- Stated task -
Where the data below has the string "object", return the whole line.

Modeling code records
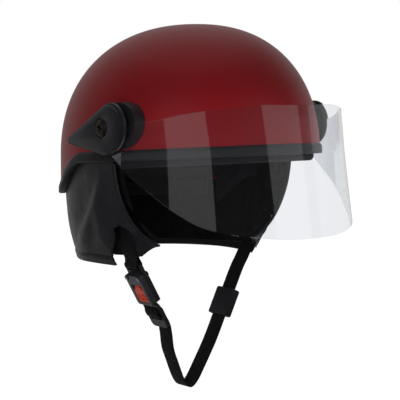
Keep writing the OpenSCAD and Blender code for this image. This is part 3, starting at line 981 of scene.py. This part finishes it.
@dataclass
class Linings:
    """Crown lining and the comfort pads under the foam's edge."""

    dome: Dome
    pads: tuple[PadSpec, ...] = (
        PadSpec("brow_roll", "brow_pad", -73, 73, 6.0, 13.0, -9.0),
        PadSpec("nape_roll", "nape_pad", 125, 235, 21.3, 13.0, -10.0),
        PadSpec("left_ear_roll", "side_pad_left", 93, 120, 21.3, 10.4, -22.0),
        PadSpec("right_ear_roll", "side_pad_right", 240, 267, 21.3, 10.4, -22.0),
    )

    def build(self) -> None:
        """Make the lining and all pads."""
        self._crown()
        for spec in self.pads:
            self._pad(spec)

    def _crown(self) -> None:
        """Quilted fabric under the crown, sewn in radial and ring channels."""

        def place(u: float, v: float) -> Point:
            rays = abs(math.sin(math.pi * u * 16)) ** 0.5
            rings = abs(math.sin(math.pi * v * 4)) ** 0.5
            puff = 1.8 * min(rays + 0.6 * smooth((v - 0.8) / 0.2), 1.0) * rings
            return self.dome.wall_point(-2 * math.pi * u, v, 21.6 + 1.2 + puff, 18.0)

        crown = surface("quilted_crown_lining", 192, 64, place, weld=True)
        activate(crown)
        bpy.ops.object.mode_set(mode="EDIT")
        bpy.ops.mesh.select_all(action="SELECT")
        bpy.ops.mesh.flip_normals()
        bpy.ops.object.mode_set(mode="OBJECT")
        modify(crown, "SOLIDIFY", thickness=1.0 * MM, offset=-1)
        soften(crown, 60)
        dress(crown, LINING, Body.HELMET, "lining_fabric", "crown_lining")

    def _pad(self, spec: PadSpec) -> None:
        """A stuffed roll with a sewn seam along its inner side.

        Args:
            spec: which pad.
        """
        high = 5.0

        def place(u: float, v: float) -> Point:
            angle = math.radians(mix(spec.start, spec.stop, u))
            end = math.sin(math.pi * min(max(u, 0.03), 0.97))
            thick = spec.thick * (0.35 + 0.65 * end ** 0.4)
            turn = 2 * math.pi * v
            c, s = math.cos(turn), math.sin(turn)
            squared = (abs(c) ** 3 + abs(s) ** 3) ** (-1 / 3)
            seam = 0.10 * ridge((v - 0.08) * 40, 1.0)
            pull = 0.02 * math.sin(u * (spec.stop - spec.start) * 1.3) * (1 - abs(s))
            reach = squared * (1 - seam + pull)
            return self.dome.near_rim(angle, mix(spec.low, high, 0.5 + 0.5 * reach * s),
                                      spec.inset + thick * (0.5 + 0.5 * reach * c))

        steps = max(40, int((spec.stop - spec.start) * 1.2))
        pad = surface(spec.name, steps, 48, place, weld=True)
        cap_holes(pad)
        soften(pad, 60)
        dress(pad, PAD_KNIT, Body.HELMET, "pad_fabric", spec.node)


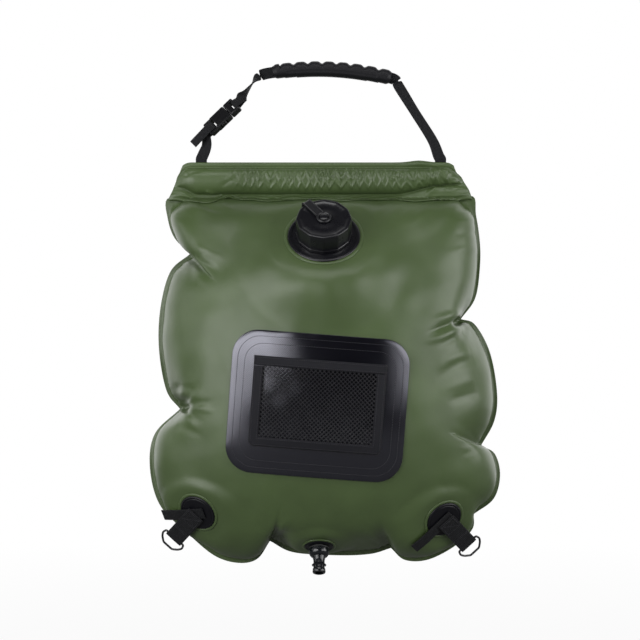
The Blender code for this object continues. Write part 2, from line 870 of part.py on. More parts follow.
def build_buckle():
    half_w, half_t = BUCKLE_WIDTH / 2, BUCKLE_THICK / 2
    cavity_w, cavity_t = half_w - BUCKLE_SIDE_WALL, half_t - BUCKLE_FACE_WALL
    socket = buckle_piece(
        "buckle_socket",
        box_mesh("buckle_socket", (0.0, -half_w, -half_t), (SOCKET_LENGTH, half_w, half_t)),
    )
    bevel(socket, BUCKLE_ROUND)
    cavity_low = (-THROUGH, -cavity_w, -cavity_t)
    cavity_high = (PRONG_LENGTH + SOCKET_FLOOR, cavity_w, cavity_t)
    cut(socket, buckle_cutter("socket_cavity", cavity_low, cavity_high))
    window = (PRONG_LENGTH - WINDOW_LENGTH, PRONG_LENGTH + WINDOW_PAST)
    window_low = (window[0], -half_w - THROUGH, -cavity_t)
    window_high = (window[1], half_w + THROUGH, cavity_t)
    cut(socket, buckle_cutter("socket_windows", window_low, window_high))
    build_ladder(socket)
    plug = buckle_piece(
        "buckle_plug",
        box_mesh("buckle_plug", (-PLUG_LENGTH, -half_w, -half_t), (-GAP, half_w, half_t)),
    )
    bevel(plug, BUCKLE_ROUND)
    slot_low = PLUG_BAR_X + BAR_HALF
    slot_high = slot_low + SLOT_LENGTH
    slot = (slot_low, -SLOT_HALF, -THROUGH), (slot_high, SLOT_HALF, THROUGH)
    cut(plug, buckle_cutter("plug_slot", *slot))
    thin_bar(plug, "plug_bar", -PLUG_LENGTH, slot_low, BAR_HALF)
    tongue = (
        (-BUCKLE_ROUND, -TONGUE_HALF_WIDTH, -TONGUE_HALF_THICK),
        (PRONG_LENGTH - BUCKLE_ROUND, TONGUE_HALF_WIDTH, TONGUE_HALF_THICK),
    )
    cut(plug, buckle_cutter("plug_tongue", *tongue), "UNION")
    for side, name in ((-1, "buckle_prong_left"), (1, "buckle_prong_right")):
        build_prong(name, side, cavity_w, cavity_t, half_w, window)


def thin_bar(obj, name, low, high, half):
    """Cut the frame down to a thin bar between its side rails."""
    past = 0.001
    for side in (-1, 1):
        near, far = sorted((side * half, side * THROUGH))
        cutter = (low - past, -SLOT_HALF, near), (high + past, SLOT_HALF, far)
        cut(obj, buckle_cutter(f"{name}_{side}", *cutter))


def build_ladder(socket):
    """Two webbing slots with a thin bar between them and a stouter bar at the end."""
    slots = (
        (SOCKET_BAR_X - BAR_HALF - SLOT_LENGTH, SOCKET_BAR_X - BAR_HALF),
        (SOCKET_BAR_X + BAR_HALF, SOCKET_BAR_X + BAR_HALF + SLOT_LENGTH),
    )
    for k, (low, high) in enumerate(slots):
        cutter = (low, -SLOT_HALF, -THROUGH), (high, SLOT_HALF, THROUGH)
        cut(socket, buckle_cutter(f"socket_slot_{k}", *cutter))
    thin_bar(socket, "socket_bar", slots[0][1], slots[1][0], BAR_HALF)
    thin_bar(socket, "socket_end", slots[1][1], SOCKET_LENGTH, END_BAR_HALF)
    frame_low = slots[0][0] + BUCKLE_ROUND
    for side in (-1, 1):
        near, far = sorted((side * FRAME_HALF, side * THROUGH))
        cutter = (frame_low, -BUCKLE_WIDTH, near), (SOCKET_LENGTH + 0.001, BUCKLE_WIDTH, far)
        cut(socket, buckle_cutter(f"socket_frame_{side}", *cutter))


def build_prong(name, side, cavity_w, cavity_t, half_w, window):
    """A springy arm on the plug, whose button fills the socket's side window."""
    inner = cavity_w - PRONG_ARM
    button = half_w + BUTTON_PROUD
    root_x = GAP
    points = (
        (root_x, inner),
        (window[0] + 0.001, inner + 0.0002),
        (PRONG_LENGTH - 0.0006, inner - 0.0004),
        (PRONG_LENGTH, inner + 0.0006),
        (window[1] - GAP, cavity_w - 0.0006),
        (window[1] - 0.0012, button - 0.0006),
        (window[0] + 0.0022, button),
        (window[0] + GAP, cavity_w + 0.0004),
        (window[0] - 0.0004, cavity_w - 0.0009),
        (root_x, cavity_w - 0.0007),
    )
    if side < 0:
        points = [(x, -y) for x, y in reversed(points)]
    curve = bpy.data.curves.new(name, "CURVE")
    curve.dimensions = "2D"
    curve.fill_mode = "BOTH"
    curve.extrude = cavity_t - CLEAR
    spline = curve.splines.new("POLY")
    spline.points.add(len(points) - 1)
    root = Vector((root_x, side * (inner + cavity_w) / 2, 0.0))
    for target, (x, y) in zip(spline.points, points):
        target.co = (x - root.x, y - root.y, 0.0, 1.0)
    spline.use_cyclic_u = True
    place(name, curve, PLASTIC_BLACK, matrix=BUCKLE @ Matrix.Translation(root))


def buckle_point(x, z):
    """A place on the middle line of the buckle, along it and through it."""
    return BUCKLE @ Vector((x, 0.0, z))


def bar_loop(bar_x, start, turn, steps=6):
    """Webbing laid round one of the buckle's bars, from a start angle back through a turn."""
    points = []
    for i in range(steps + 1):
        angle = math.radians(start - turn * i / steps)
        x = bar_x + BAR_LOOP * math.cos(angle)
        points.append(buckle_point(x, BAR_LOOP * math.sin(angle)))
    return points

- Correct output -
        bpy.ops.object.mode_set(mode="EDIT")
        bpy.ops.object.mode_set(mode="OBJECT")
The Blender code for this object continues. Write part 2, from line 870 of part.py on. More parts follow.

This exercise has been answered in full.